The S & P 500 Stock Index rose 7.71% for the third quarter, as growth stocks led the equity markets to new highs. Many high growth companies, most technology related, are selling at or near record high prices, relative to earnings. At the same time, many quality companies that have had long records of slower growth while paying stable or modestly growing dividends have not kept pace.
The Standard & Poor’s Growth Stock Index is up 17% for the year to date, while the S & P Value Index is up only 3%. The Growth Index is trading at 21.8 times 2018 estimated earnings vs. 14.8 times earnings for the Value Index (the largest spread in recent history).

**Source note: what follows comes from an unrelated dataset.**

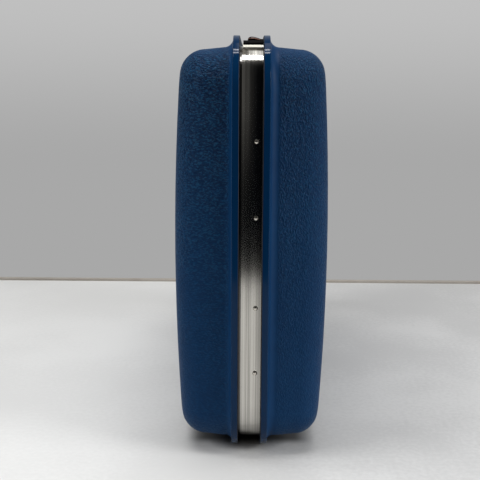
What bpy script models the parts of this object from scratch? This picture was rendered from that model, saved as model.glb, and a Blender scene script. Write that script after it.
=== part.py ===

We have been and remain, long term growth investors. However, the disparity between the two indices above is a concern. Today the relative value of some slower growing companies seems to outweigh the opportunity of faster growing concerns due to price. The absolute risk seems lower to us as well. We continue to look for new investment opportunities, while trying to balance risk. In the current environment, price precludes us from buying some of the fast growing companies we would most like to own, in favor of others growing more slowly, but priced more attractively. Food related, drug, and financial stocks currently fall into this group. They have a place in portfolios at current valuations, although currently out of favor.
The yield on the fixed income portion of portfolios has benefitted from three Federal Reserve interest rate increases this year. It is likely the Fed will continue to increase rates this year and next. We are keeping fixed income maturities short to take advantage of the rate increases, while limiting bond losses in a rising rate environment.